I tried by solving the 1st equation in terms y and then substituting into equation (2) but the problem got more complicated

 

[rock.freak667]

Can you please post your working, because substitution seems like the only viable method.

 

[evagelos]

2y^2 +3xy +7 =0 and solving for y we have:

y= \frac{-3x+\sqrt{9x^2-56}}{4} or y=\frac{-3x-\sqrt{9x^2-56}}{4}

Now we substitute for y in the 2nd equation and we get two equations:

x^2-2x\frac{-3x+\sqrt{9x^2-56}}{4}-30 =0

......or........

x^2-2x\frac{-3x-\sqrt{9x^2-56}}{4}-30 =0

 

[ehild]

This is the hardest way to proceed. First solve the first equation for x, or the second equation for y.

ehild

 

[evagelos]

and then substitute in the 2nd equation??

 

[rock.freak667]

and then substitute in the 2nd equation??

Yes.

 

[iRaid]

Solve by substitution, I'll give you the first 1 (MODS PLEASE DON'T INFRACT ME I'M NOT GIVING HIM THE FULL ANSWER! < IF SOMETHING IS WRONG PLEASE PM ME NOT INFRACT :()

2(3xy+y2=-7)
3(-2xy+x2=30)
=
6xy+2y2=-14
-6xy+6y2=90
Add those 2 together
Then you'll be left with 1 variable :p

 

[Susanne217]

1. Homework Statement

How do we prove the system of the following equations??

Sorry Cause I'm silly gringa...

Anyway back to the original problem

if you try to solve this regulary you get som very silly fractions...

 

[Borek]

something called the Jacobian Matrix

How is it related to the original problem?

 

[evagelos]

This is the hardest way to proceed. First solve the first equation for x, or the second equation for y.

ehild

and then substitute in the 2nd equation??

Yes.

Thank ,it works out.

 

[HallsofIvy]

Solve by substitution, I'll give you the first 1 (MODS PLEASE DON'T INFRACT ME I'M NOT GIVING HIM THE FULL ANSWER! < IF SOMETHING IS WRONG PLEASE PM ME NOT INFRACT :()

2(3xy+y2=-7)
3(-2xy+x2=30)
=
6xy+2y2=-14
-6xy+6y2=90
Add those 2 together
Then you'll be left with 1 variable :p

Well, only because you have changed x^2 to y^2 in the second equation!
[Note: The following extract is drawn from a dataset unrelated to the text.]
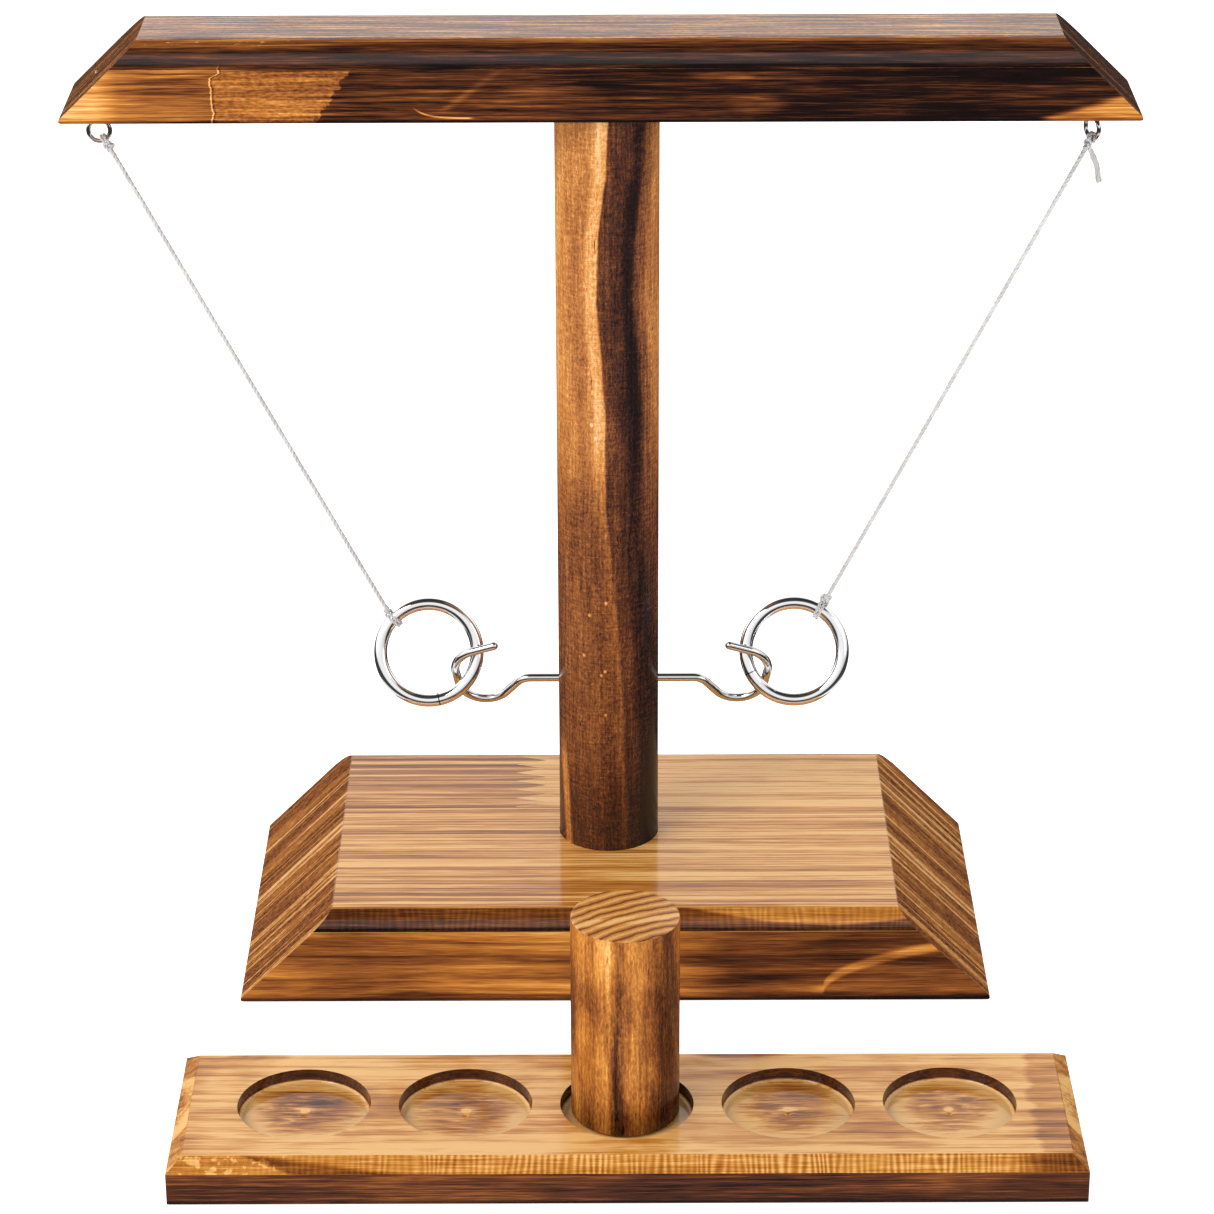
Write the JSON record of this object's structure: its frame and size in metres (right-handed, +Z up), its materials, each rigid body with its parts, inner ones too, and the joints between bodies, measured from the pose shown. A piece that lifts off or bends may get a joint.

You should have 6xy+ 2y^2= -14 and -6xy+ 6x^2= 90. Adding those two equations gives you 6x^2+ 2y^2= 76. You still have two variables.

 

[Susanne217]

2y^2 +3xy +7 =0 and solving for y we have:

y= \frac{-3x+\sqrt{9x^2-56}}{4} or y=\frac{-3x-\sqrt{9x^2-56}}{4}

Now we substitute for y in the 2nd equation and we get two equations:

x^2-2x\frac{-3x+\sqrt{9x^2-56}}{4}-30 =0

......or........

x^2-2x\frac{-3x-\sqrt{9x^2-56}}{4}-30 =0

isn't there a mistake there? its y^2 +3xy +7 =0

 

[Susanne217]

I have tried and tried for the last couple of weeks to try to solve this system using pre calculus tools and I always come up with that the two parts of the system do not intersect and there doesn't exist a commen set of fix points

I tried to draw a phase portrait in Maple and it does look like something interesting happens in and around the origin and that there asome asympotetes, but I can't get a userable solution :(

Maybe there is a mistake by the original poster?

 

[vela]

I plotted the original equations in Mathematica, and there are in fact four solutions.

 

[ehild]

Solve the second equation for y:

y=\frac{x^2-30}{2x}

Substitute into the first equation and simplify:

3x\frac{x^2-30}{2x}+\frac{(x^2-30)^2}{4x^2}=-7

As x is not equal to 0, you can multiply the whole equation with 4x^2.

6x^2(x^2-30)+(x^2-30)^2=-28x^2

By simplifying again, you get

7x^4-212x^2+900=0

Solve for x^2.

x^2=\frac{106\pm \sqrt{4936}}{7}

x1=5.02, y1=-0.48
x2=-5.02, y2=0.48
x3=2.26, y3=-5.51
x4=-2.26, y4=5.51


ehild